Containers can be configured with "Availability ⇒ On demand", with shorter cycle to switch over faster (the core code sleeps a minute between attempts):

In demand delay: 0;
Idle delay: 0 (Jenkins may change it to 1);
Conflicts with: ^ci-debian-altroot--.*$ assuming that is the pattern for agent definitions in Jenkins — not necessarily linked to hostnames.

Also, the "executors" count should be reduced to the amount of compilers in that system (usually 2) and so avoid extra stress of scheduling too many emulated-CPU builds at once.

Sequentializing the git cache access

As part of the jenkins-dynamatrix optional optimizations, the NUT CI recipe invoked via Jenkinsfile-dynamatrix maintains persistent git reference repositories that can be used to cache NUT codebase (including the tested commits) and so considerably speed up workspace preparation when running numerous build scenarios on the same agent.

Such .gitcache-dynamatrix cache directories are located in the build workspace location (unique for each agent), but on a system with numerous containers these names can be symlinks pointing to a shared location.

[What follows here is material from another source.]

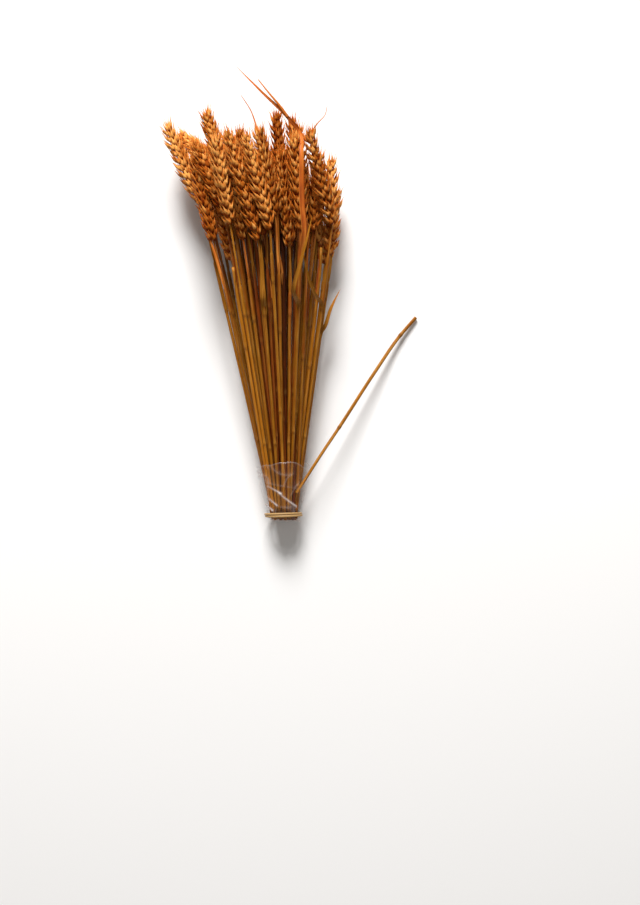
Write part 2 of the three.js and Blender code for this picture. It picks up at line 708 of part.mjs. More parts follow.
// The room under the surface, which is cut from what would reach into it
function groundSolid() {
  const block = new THREE.BoxGeometry(600, 900, 40).translate(0, 200, -20);
  block.deleteAttribute("normal");
  block.deleteAttribute("uv");
  const merged = mergeVertices(block);
  const vertProperties = merged.attributes.position.array;
  const triVerts = new Uint32Array(merged.index.array);
  return new wasm.Manifold(new wasm.Mesh({ numProp: 3, vertProperties, triVerts }));
}

// A three.js mesh from a manifold solid
function meshOf(solid, name, material) {
  const made = solid.getMesh();
  const geometry = new THREE.BufferGeometry();
  const positions = new Float32Array(made.numVert * 3);
  for (let i = 0; i < made.numVert; i++) {
    positions.set(made.vertProperties.subarray(i * made.numProp, i * made.numProp + 3), i * 3);
  }
  geometry.setAttribute("position", new THREE.BufferAttribute(positions, 3));
  geometry.setIndex(new THREE.BufferAttribute(made.triVerts, 1));
  const mesh = new THREE.Mesh(geometry, material);
  mesh.name = name;
  return mesh;
}

const wheat = new THREE.MeshStandardMaterial({ color: 0xc58a3c, roughness: 0.75 });
const straw = new THREE.MeshStandardMaterial({ color: 0xb08a45, roughness: 0.6 });
const film = new THREE.MeshStandardMaterial({
  color: 0xe8dcd4,
  roughness: 0.15,
  transparent: true,
  opacity: 0.35,
});
const rubber = new THREE.MeshStandardMaterial({ color: 0xd8b070, roughness: 0.7 });

const group = new THREE.Group();
const ground = groundSolid();
const random = randomSource(21);
const stalks = layOut();
for (const stalk of stalks) {
  stalk.foot = stalk.bends.at(-2);
  stalk.tip = stalk.bends.at(-1);
  stalk.cut = CUT_LEVEL + 3 * (random() - 0.5);
  const knot = lerp(KNOTS_FROM, KNOTS_TO, random()) - (stalk.bare ? BARE_KNOT_DROP : 0);
  stalk.knot = Math.min(knot, stalk.foot[1] - KNOT_UNDER_EAR);
}
stalks.forEach((stalk, i) => {
  const grown = [
    ...(stalk.bare ? [] : earSolids(stalk)),
    ...LEAVES.filter((leaf) => leaf.stalk === i + 1).flatMap((leaf) => leafSolids(stalks, leaf)),
    ...AWNS.filter((awn) => awn.stalk === i + 1).map((awn) => thinStrip(awnRoot(stalk), awn)),
  ];
  let solid = culmSolid(stalk);
  for (const part of grown) solid = solid.add(part);
  const number = stalk.bare ? i + 1 - stalks.length + BARE_STRAWS.length : i + 1;
  const name = stalk.bare ? `bare_straw_${number}` : `stalk_${String(number).padStart(2, "0")}`;
  group.add(meshOf(solid.subtract(ground), name, stalk.bare ? straw : wheat));
});
group.add(meshOf(strawSolid(), "broken_straw", straw));
group.add(meshOf(filmSolid(), "film_sleeve", film));
group.add(meshOf(bandSolid().subtract(ground), "rubber_band", rubber));

export default group;
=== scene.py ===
"""A bundle of dried wheat that lies on a table: grown stalks with their ears and leaves, one broken straw,
and a film sleeve with a rubber band round the cut ends.

Shapes are worked out in millimetres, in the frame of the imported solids, and go into the meshes in metres. The
bundle lies along Y with its ears towards +Y, and z = 0 is the surface under it."""

import math

import bpy
import numpy as np
from bpy.props import FloatProperty, FloatVectorProperty, IntProperty, PointerProperty
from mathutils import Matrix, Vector


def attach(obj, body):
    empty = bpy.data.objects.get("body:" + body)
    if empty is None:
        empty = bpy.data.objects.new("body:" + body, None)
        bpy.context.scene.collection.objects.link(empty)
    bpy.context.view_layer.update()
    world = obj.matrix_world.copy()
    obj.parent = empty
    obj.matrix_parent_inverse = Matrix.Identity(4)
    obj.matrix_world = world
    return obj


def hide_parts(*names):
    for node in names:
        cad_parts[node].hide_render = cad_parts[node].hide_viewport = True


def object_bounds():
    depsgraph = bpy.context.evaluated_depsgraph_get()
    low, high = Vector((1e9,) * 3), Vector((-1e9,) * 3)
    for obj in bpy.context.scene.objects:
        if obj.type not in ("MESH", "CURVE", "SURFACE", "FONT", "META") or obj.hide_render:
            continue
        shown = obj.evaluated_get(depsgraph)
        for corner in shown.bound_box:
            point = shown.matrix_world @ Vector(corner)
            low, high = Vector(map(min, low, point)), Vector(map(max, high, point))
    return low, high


bl_info = {
    "name": "Bundle of Dried Wheat",
    "version": (1, 0, 0),
    "blender": (4, 5, 0),
    "location": "View3D > Sidebar > Wheat",
    "description": "Builds a lying bundle of dried wheat in a film sleeve",
    "category": "Add Mesh",
}

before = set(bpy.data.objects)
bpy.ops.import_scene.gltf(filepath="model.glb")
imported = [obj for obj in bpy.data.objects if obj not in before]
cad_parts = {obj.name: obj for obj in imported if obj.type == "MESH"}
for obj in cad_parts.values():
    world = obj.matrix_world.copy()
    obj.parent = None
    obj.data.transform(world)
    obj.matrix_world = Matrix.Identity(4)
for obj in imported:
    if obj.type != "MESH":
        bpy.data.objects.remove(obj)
CAD_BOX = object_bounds()
BODY = "root"
MM = 0.001
CHAFF, STRAW, BLADE = range(3)  # the finishes of a stalk's surfaces
PLACE_UNIT = 10  # a place along a straw counts in these from its upper knot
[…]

To avoid collisions with several executors updating the same cache with new commits, critical access windows are sequentialized with the use of Lockable Resources plugin. On the jenkins-dynamatrix side this is facilitated by labels:

DYNAMATRIX_UNSTASH_PREFERENCE=scm-ws:nut-ci-src
DYNAMATRIX_REFREPO_WORKSPACE_LOCKNAME=gitcache-dynamatrix:SHARED_HYPERVISOR_NAME

The DYNAMATRIX_UNSTASH_PREFERENCE tells the jenkins-dynamatrix library code which checkout/unstash strategy to use on a particular build agent (following values defined in the library; scm-ws means SCM caching under the agent workspace location, nut-ci-src names the cache for this project);
The DYNAMATRIX_REFREPO_WORKSPACE_LOCKNAME specifies a semi-unique string: it should be same for all co-located agents which use the same shared cache location, e.g. guests on the same hypervisor; and it should be different for unrelated cache locations, e.g. different hypervisors and stand-alone machines.